To be successful dancing these calls in phantom and t-bone formations, you must concentrate on your own path -- and only your own path. Take, for example, All 8 Circulate from any kind of parallel lines. If you are an end dancer, your path consists of the outside four spots. Each circulate takes you to the next one of those spots. It doesn't matter if the centers are also oriented as if in some kind of lines, oriented as if in some kind of columns, or whether you can see them at all. You just go to your next spot, among the four in your own path.

How do you know that you are "in some kind of parallel lines", if some of the dancers are facing a different wall, or if you can't see them at all? In any 2x4, if you are facing along the short axis of the formation, then you circulate as if you were in lines. What the other dancers think they are doing doesn't matter.

If you are in the center and facing along the short axis, then you circulate as if you were in the center of some kind of lines.

On the other hand, if you are facing along the long axis, then you circulate as if you are in columns. Note that in this case the path consists of eight spots.

Notice something very important about all of these paths. For every segment of the path, the dancer is either going straight forward, without turning, or the dancer is "flipping over" to face the opposite direction (turning 180 degrees). There are no other possibilities. So in a t-boned situation some dancers might start facing a head wall, and others start facing a side wall, but the dancers who start facing a head wall will always end facing a head wall, and the dancers who start facing a side wall will always end facing a side wall.

For a Split Circulate, the path always consists of four spots, the four spots in your half of the entire formation. Again, if you start facing a head wall you will always end facing a head wall, and if you start facing a side wall you will always end facing a side wall.

3. See How This Works for Complete Formations

You can use the Taminations page to explore some of the possibilities. Take a look at each of the cases of All 8 Circulate shown there, and think about the path that each dancer will be taking. Which will be going straight ahead and which will be moving in a curve? Which will be taking an inside path? Which will be taking an outside path? Will any of them be going opposite directions on the same path?

Then run the animation to see if the dancers move as you expect -- and if they pass each other do they pass by the shoulder you expect. If not, go back and try to figure out why. (Note: Don't use these particular animations as a guide to the actual spacing of the dancers after 1/2 of a circulate -- they were not designed for that. But they will show which dancers are on which side of each other as they pass.)

Then do the same with the Split Circulate examples.

4. 1/2 of a Circulate Means Halfway Along the Next Path Segment

In all of these paths, for each circulate the dancer moves to the next spot. In a 1/2 circulate, each dancer moves halfway to the next spot.

In all of these paths, for some segments the dancer goes straight ahead, without turning. In a 1/2 circulate along that segment, the dancer still does not turn.

In all of these paths, for some segments the dancer turns around 180 degrees. In a 1/2 circulate along that segment, the dancer turns just 90 degrees.

So for a 1/2 All 8 Circulate or a 1/2 Split Circulate, every dancer either does not turn at all, or turns exactly 90 degrees.

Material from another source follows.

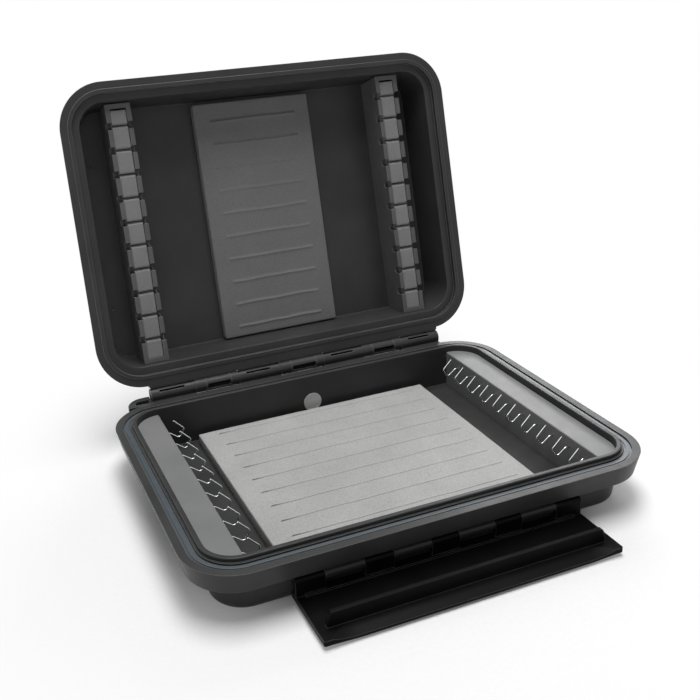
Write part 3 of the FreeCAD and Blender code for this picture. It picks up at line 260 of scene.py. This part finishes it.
def wander(value, seed, size):
    """Smooth small error along a cut, within about its size in millimetres to either side."""
    return noise.noise(Vector((value * 0.05, seed * 7.3, 1.7))) * 2 * size


def in_row(middle, pitch, index):
    """Place of the cut or hook with this number in a row of ten about its middle."""
    return middle + (index - 4.5) * pitch


def pad_mesh(name, half_width, half_depth, height, slits, slit_half, slit_side, profile, gape, crown):
    """Foam sheet as a mesh in millimetres: its back lies at z 0, its face is slightly crowned with soft cut
    edges, and slits of the given profile cross it. A slit gapes at its left end, where the blade went in."""
    side_x, side_y = half_width - PAD_EDGE, half_depth - PAD_EDGE
    # columns are even, with closer ones at the ends of the slits
    columns = [round(-half_width + step / COLUMN_COUNT * 2 * half_width, 3)
               for step in range(COLUMN_COUNT + 1)]
    for end in (slit_side - slit_half, slit_side + slit_half):
        columns = [x for x in columns if abs(x - end) > SLIT_END + 0.2]
        columns += [end + away for away in (-SLIT_END, -0.3, 0, 0.3, SLIT_END)]
    columns = sorted(x for x in columns if abs(x) < half_width - PAD_EDGE * 1.5)
    columns = [-side_x] + columns + [side_x]
    # rows name their slit and the height of its profile, or none between slits
    rows = [(-side_y, None, 0)]
    last = -side_y
    for number, slit in enumerate(slits):
        gap = slit - SLIT_REACH - last
        rows += [(last + gap * step / 4, None, 0) for step in (1, 2, 3)]
        rows += [(slit + away, number, rise) for away, rise in profile]
        last = slit + SLIT_REACH
    rows += [(last + (side_y - last) * step / 4, None, 0) for step in (1, 2, 3, 4)]
    mesh = bmesh.new()
    grid = []
    for y, number, rise in rows:
        line = []
        for x in columns:
            entry = math.exp(-max(0.0, x - slit_side + slit_half) / 14)
            across, along = x / half_width, y / half_depth
            top = height - crown * (across ** 4 + along ** 4) * 0.5
            top += 0.06 * noise.noise(Vector((x * 0.07, y * 0.07, height)))
            shift = 0
            if number is not None:
                # the profile fades out over the last millimetre of the slit
                inside = min(1.0, max(0.0, slit_half - abs(x - slit_side)))
                shift = wander(x, number, 0.35) * inside
                away = y - slits[number]
                shift += away * entry * inside * (gape if abs(away) < 0.3 else 0)
                top += rise * inside
            line.append(mesh.verts.new((x, y + shift, top)))
        grid.append(line)
    add_sheet(mesh, grid)
    border = (grid[0] + [line[-1] for line in grid[1:]] + grid[-1][-2::-1]
              + [line[0] for line in grid[-2:0:-1]])
    # cut edges: a small round, then a side that pulls in a little at mid height, then the glued back; each
    # ring lists its share of the border's width and its depth below the face
    rings = [(0.55, 0.12), (0.85, 0.45), (1.0, 1.0), (0.86, height * 0.5), (0.98, height - 0.2),
             (0.9, height)]
    corner_share = 0.72
    before = border
    for out, down in rings:
        ring = []
        for vert in border:
            x, y, z = vert.co
            side = Vector((0.0, 0.0, 0.0))
            if abs(abs(x) - side_x) < 1e-4:
                side.x = math.copysign(PAD_EDGE * out, x)
            if abs(abs(y) - side_y) < 1e-4:
                side.y = math.copysign(PAD_EDGE * out, y)
            if side.x and side.y:
                side *= corner_share
            level = max(0.0, z - down) if down < height else 0.0
            ring.append(mesh.verts.new((x + side.x, y + side.y, level)))
        for index in range(len(border)):
            after = (index + 1) % len(border)
            mesh.faces.new((before[index], before[after], ring[after], ring[index]))
        before = ring
    mesh.faces.new(list(reversed(before)))
    bmesh.ops.recalc_face_normals(mesh, faces=mesh.faces)
    data = mesh_data(name, mesh)
    for face in data.polygons:
        face.use_smooth = True
    return data


def place_piece(data, name, matrix, finish, body, node):
    """Put a foam piece made in millimetres in its place, on its body, in place of its CAD solid."""
    made = put(name, data)
    data.transform(matrix @ Matrix.Scale(MM, 4))
    data.materials.append(finish)
    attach(made, body)
    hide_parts(node)


# The base's pad lies on its floor. The lid's pad hangs from its ceiling when the lid is shut.
base_slits = [in_row(3.6, SLIT_PITCH, index) for index in range(10)]
base_pad = pad_mesh("base_foam", half_width=90.1, half_depth=89.2, height=7.7, slits=base_slits,
                    slit_half=78.5, slit_side=1.5, profile=OPEN_CUT, gape=1.2, crown=0.25)
floor_place = Matrix.Translation(Vector((0, 0, 3.7)) * MM)
place_piece(base_pad, "base_foam", floor_place, base_foam_skin, "base", "base_foam_pad")

LID_PAD_FRONT, LID_PAD_REAR = -88.5, 90.8
lid_middle = (LID_PAD_REAR + LID_PAD_FRONT) / 2
lid_slits = sorted(-(in_row(3.95, SLIT_PITCH, index) - lid_middle) for index in range(10))
lid_pad = pad_mesh("lid_foam", half_width=46.5, half_depth=89.65, height=7.0, slits=lid_slits,
                   slit_half=35.0, slit_side=0.0, profile=CLOSED_CUT, gape=0, crown=0.2)
ceiling_place = Matrix.Translation(Vector((0, lid_middle, 68.3)) * MM) @ Matrix.Rotation(math.pi, 4, "X")
place_piece(lid_pad, "lid_foam", OPEN_LID @ ceiling_place, lid_foam_skin, "lid",
            "lid_foam_pad")


# Rail inserts, in millimetres. A parting lists the distance from its middle, whether that leans with the
# cut, and the depth below the face.
HOOK_PITCH = 17.16
HOOK_MIDDLE = -0.8
PARTING = [(-1.5, 1, 0.05), (-1.1, 1, 0.3), (-0.35, 1, 2.6), (-0.3, 0, 6.8), (0.3, 0, 6.8), (0.2, 1, 2.6),
           (1.7, 1, 0.35), (2.2, 1, 0.05)]
BLOCK_CROWN = [(0.25, 0.03), (0.5, 0.05), (0.75, 0.03)]
# across the strip: share of its half width and depth of the rounded edge; it sits against one wall of its
# channel and leaves a narrow gap at the other
STRIP_SECTION = [(-1, 0.35), (-0.95, 0.08), (-0.6, 0), (0.5, 0), (0.85, 0.1), (0.93, 0.4)]


def insert_mesh(name, low, high, top, foot, places, half_width):
    """Row of foam blocks in a rail, joined at their back: each is parted from the next by a narrow V that
    turns into a cut, with one steep side and one that slopes. Long edges are rounded, and the blocks crown
    a little."""
    outline = [(low, foot), (low, top + 0.4), (low + 0.4, top)]
    for number, place in enumerate(places):
        lean = wander(place, number, 0.3)
        outline += [(place + away + lean * leans, top + down) for away, leans, down in PARTING]
        for ahead in places[number + 1:number + 2]:
            outline += [(place + (ahead - place) * share, top - rise) for share, rise in BLOCK_CROWN]
    outline += [(high - 0.4, top), (high, top + 0.4), (high, foot)]
    mesh = bmesh.new()
    sides = []
    for share, drop in STRIP_SECTION:
        sides.append([mesh.verts.new((share * half_width, y, z + drop if z <= top + 0.5 else z))
                      for y, z in outline])
    for low_line, high_line in zip(sides, sides[1:]):
        for index in range(len(outline)):
            after = (index + 1) % len(outline)
            mesh.faces.new((low_line[index], low_line[after], high_line[after], high_line[index]))
    for line in (sides[0], list(reversed(sides[-1]))):
        mesh.faces.new(line)
    bmesh.ops.recalc_face_normals(mesh, faces=mesh.faces)
    bmesh.ops.triangulate(mesh, faces=[face for face in mesh.faces if len(face.verts) > 4])
    return mesh_data(name, mesh)


RAIL_MIDDLE = 106.25
hook_places = [in_row(HOOK_MIDDLE, HOOK_PITCH, index) for index in range(10)]
for side_name, side in (("left", -1), ("right", 1)):
    strip = insert_mesh(f"{side_name}_insert", low=-88.9, high=90.8, top=41.2, foot=65.2,
                        places=hook_places, half_width=5.8)
    rail_place = Matrix.Translation(Vector((side * RAIL_MIDDLE, 0, 0)) * MM)
    place_piece(strip, f"{side_name}_insert", OPEN_LID @ rail_place, insert_foam_skin, "lid",
                f"{side_name}_rail_insert")


# Painted shade at the hinge: low strips in the case's plastic beside the knuckles that leave no light between
# them and the rims. They stand for the shade in those gaps and are not part of the case.
def add_shade_strip(name, low, high, matrix, body):
    """Straight strip of painted shade between two corners in millimetres, with a soft edge."""
    mesh = bmesh.new()
    bmesh.ops.create_cube(mesh, size=1.0)
    for vert in mesh.verts:
        vert.co = Vector([low[axis] if vert.co[axis] < 0 else high[axis] for axis in range(3)])
    bmesh.ops.bevel(mesh, geom=mesh.edges[:], offset=0.15, segments=2, affect="EDGES", profile=0.5)
    data = mesh_data(name, mesh)
    data.transform(matrix @ Matrix.Scale(MM, 4))
    made = put(name, data)
    data.materials.append(case_abs)
    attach(made, body)


KNUCKLE_ENDS = [-116.2, -82.8, -49.4, -16.0, 19.6, 53.0, 86.4, 119.8]
SHADE_STRIP_INSET = 0.5
# low and high corners of a shade strip in Y and Z, the lid's as they are when it is shut
BASE_SHADE_STRIP = ((110.5, 30.6), (111.7, 32.6))
LID_SHADE_STRIP = ((109.8, 33.25), (111.2, 35.3))
for index, (start, end) in enumerate(zip(KNUCKLE_ENDS, KNUCKLE_ENDS[1:])):
    low, high = BASE_SHADE_STRIP if index % 2 else LID_SHADE_STRIP
    matrix, body = (Matrix.Identity(4), "base") if index % 2 else (OPEN_LID, "lid")
    add_shade_strip(f"hinge_gap_shade_strip_{index + 1}", (start + SHADE_STRIP_INSET, *low), (end - SHADE_STRIP_INSET, *high), matrix, body)


# Floor, lights and camera
def white_when_seen(tree):
    """Share that is 1 for rays from the camera, a gloss or a clear body, and 0 for the light that lands."""
    path = add(tree, "ShaderNodeLightPath")
    seen = add(tree, "ShaderNodeMath", {0: path.outputs["Is Camera Ray"], 1: path.outputs["Is Glossy Ray"]},
               operation="MAXIMUM")
    return add(tree, "ShaderNodeMath", {0: seen.outputs[0], 1: path.outputs["Is Transmission Ray"]},
               operation="MAXIMUM").outputs[0]


def make_floor():
    """Flat sheet of pale paper. Near the object it holds the shadow, and further out it turns plain white."""
    mesh = bmesh.new()
    reach, count = 3.0, 12
    grid = [[mesh.verts.new((reach * (2 * column / count - 1), reach * (2 * row / count - 1), 0.0))
             for column in range(count + 1)] for row in range(count + 1)]
    add_sheet(mesh, grid)
    data = mesh_data("floor", mesh)
    made = put("floor", data)
    material, tree = new_material("white paper sheet")
    place = add(tree, "ShaderNodeTexCoord").outputs["Object"]
    fibre = add(tree, "ShaderNodeTexNoise", {"Vector": place, "Scale": per_mm(2.5), "Detail": 4.0})
    colour = add(tree, "ShaderNodeValToRGB", {"Fac": fibre.outputs["Fac"]},
                 stops=[(0.3, paint("#f6f6f6")), (0.7, paint("#fafafa"))])
    paper = add(tree, "ShaderNodeBsdfDiffuse", {"Color": colour.outputs["Color"]})
    away = add(tree, "ShaderNodeVectorMath", {0: place}, operation="LENGTH")
    far = add(tree, "ShaderNodeMapRange", {"Value": away.outputs["Value"], "From Min": 0.13, "From Max": 0.3})
    share = add(tree, "ShaderNodeMath", {0: far.outputs["Result"], 1: white_when_seen(tree)},
                operation="MULTIPLY")
    plain = add(tree, "ShaderNodeEmission", {"Color": (1, 1, 1, 1), "Strength": 1.0})
    both = add(tree, "ShaderNodeMixShader", {0: share.outputs[0], 1: paper.outputs[0], 2: plain.outputs[0]})
    finish_surface(tree, both)
    data.materials.append(material)


def add_lamp(name, place, target, width, height, power):
    """Soft box that faces a target."""
    lamp = bpy.data.lights.new(name, "AREA")
    lamp.shape = "RECTANGLE"
    lamp.size = width
    lamp.size_y = height
    lamp.energy = power
    made = put(name, lamp)
    made.location = place
    made.rotation_euler = (Vector(target) - Vector(place)).to_track_quat("-Z", "Y").to_euler()
    made.visible_camera = False


make_floor()
add_lamp("top_soft_box", (0.05, 0.1, 1.5), (0, 0, 0), width=0.6, height=1.1, power=22)
add_lamp("rear_soft_box", (0.8, 1.2, 0.8), (0.05, 0, 0.03), width=0.9, height=0.7, power=11)
add_lamp("left_soft_box", (-1.4, -0.5, 0.35), (0, 0, 0.05), width=0.8, height=0.4, power=1)
add_lamp("front_soft_box", (-0.5, -0.9, 0.6), (-0.05, -0.05, 0), width=0.6, height=0.4, power=1)

world = bpy.data.worlds.new("studio")
world.use_nodes = True
bpy.context.scene.world = world
air = world.node_tree
strength = add(air, "ShaderNodeMapRange", {"Value": white_when_seen(air), "To Min": 0.04, "To Max": 1.0})
sky = next(item for item in air.nodes if item.type == "BACKGROUND")
sky.inputs["Color"].default_value = (1, 1, 1, 1)
air.links.new(strength.outputs["Result"], sky.inputs["Strength"])

# Camera fitted to the photo. Its focal length and the point on its axis are in pixels of the photo. Its stand
# is in millimetres back, right and up from a point over the middle of the base.
PHOTO_SIDE = 700
FOCAL_LENGTH = 961.93
AXIS_RIGHT, AXIS_DOWN = 292.88, 290.67
STAND_BACK, STAND_RIGHT, STAND_UP = 634.91, -48.03, 94.04
POINT_OVER_BASE = Vector((0, 0, 33))
AZIMUTH, ELEVATION, ROLL = (math.radians(turn) for turn in (-20.97, 19.84, -2.89))
back = Vector((math.sin(AZIMUTH) * math.cos(ELEVATION), -math.cos(AZIMUTH) * math.cos(ELEVATION),
               math.sin(ELEVATION)))
level = Vector((math.cos(AZIMUTH), math.sin(AZIMUTH), 0))
upward = back.cross(level)
across = level * math.cos(ROLL) + upward * math.sin(ROLL)
upright = upward * math.cos(ROLL) - level * math.sin(ROLL)
camera_data = bpy.data.cameras.new("camera")
camera_data.lens = FOCAL_LENGTH / PHOTO_SIDE * camera_data.sensor_width
camera_data.shift_x = (PHOTO_SIDE / 2 - AXIS_RIGHT) / PHOTO_SIDE
camera_data.shift_y = (AXIS_DOWN - PHOTO_SIDE / 2) / PHOTO_SIDE
camera_data.clip_end = 20
camera = put("camera", camera_data)
stand = (back * STAND_BACK + across * STAND_RIGHT + upright * STAND_UP + POINT_OVER_BASE) * MM
turned = Matrix((across, upright, back)).transposed().to_4x4()
camera.matrix_world = Matrix.Translation(stand) @ turned
bpy.context.scene.camera = camera
bpy.context.scene.view_settings.view_transform = "Standard"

5. Understanding When There is a Crash -- and When Not

When either a Circulate or a Split Circulate is done only halfway, it is very common for dancers to end side by side, in which case they of course take hands. But there are two very different ways that dancers can end up side by side.

If the two dancers are following different paths, one inside the other, they maintain that relationship throughout the whole action, and that will determine their relative position if they stop halfway. The one who was following the outer path will be on the outside, and the one who was following the inner path will be on the inside. Depending on which direction they were going, they might end up holding right hands, or they might end up holding left hands. This is not a "crash".

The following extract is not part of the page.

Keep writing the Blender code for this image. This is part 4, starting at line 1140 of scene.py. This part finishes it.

A "crash" happens when two dancers are circulating in opposite directions along the same path. If they were going to continue onward then they would pass right shoulders. But if they stop halfway, they can't stop in the same place, so they take right hands. (Notice that this isn't some weird extra rule - this is just where they would have been if they had originally planned to pass right shoulders but then suddenly for some reason stopped.)

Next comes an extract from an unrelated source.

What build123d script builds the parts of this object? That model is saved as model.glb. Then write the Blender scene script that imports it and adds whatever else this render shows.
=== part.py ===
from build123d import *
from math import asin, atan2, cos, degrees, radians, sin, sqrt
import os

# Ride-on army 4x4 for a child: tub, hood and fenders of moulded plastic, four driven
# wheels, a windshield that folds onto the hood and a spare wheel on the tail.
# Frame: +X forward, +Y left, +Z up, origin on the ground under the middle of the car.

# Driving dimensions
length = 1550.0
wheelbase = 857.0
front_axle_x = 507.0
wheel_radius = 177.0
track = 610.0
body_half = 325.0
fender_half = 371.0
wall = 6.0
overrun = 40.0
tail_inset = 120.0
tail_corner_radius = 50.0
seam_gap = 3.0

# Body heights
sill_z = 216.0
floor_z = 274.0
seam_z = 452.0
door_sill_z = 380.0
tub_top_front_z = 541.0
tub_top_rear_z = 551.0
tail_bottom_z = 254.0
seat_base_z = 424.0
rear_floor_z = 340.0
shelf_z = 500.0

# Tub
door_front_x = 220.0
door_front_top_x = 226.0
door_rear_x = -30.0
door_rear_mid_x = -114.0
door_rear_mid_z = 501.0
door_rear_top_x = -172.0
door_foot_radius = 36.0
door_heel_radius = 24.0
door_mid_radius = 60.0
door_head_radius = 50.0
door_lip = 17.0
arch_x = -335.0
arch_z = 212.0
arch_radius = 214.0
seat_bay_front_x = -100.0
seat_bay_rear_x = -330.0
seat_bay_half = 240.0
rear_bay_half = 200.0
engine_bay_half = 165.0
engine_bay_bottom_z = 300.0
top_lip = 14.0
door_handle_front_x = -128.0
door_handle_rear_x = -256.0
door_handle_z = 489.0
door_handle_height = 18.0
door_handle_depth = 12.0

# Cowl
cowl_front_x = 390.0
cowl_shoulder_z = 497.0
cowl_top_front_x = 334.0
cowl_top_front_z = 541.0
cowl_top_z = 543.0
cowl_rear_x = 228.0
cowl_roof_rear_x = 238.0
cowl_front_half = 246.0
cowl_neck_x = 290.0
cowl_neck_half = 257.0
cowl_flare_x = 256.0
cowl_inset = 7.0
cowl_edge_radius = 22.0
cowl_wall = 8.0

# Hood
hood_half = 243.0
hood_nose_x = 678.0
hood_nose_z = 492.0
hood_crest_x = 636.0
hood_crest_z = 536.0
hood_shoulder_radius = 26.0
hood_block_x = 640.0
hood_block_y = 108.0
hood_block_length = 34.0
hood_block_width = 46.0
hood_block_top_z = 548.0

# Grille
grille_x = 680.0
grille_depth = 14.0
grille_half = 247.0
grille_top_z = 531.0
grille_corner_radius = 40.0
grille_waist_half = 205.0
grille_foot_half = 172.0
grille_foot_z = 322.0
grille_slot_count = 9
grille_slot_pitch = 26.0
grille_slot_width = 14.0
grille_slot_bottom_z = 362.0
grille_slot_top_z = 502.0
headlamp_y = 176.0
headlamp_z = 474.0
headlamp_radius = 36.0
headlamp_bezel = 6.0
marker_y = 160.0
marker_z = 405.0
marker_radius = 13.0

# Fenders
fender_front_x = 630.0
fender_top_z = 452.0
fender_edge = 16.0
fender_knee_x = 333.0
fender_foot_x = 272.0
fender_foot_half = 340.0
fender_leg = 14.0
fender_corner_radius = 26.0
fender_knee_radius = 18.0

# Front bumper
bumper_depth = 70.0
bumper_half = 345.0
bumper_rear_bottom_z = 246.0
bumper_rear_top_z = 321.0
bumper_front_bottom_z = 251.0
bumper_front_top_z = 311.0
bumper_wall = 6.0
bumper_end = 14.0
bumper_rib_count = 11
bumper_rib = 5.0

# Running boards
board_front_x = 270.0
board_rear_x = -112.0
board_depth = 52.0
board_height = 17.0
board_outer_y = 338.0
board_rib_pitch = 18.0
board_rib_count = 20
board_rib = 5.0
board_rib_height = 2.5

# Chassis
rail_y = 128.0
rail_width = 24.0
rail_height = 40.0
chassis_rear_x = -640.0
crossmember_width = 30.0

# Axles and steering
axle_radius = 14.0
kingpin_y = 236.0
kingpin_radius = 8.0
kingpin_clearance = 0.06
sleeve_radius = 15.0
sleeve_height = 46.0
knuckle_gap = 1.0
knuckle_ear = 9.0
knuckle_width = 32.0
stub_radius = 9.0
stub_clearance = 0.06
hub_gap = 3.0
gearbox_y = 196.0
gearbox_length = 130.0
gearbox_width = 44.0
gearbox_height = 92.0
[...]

So for a 1/2 Circulate, you often do need to take what somebody else is doing into account. The situation that is most likely to be confusing is when you are the end of a line facing outward, because you need to be aware of the way that the person at the other end of the same line is facing, and you may have relatively little awareness of that person. If that person is also facing outward as the end of a line, you will be trying to follow the same path, so you will "crash", and have right hands.

If not, then you won't be crashing, and anyone that you stop next to will actually have been travelling along a different path. The dancer who was on the inside path will simply end up inward of the dancer who was on the outside path.

For other cases, it is still important to understand the general principles involved, but you are less likely to make a mistake because the other person will be starting closer to you, in many cases immediately adjacent to you.

Here are some specific cases that you should be sure to understand:

There are two other things that are important to understand in order to make sense of certain situations.

First, if two end dancers crash, they will become ends of the resulting formation, and if two center dancers crash they will become centers of the resulting formation. This will be true regardless of whether the centers were originally "facing out", which may cause them to expect to become ends. Because the ends are also meeting, "further out", the centers remain centers.

Second, if two dancers who were originally t-boned to each other meet, they cannot "crash". This is because they cannot have been circulating on the "same path". One of them will have been on a curved path, and the other on a straight path. The straight path is considered to be "inside" the curved path, and that is what will determine their relative position at the end of the 1/2 circulate.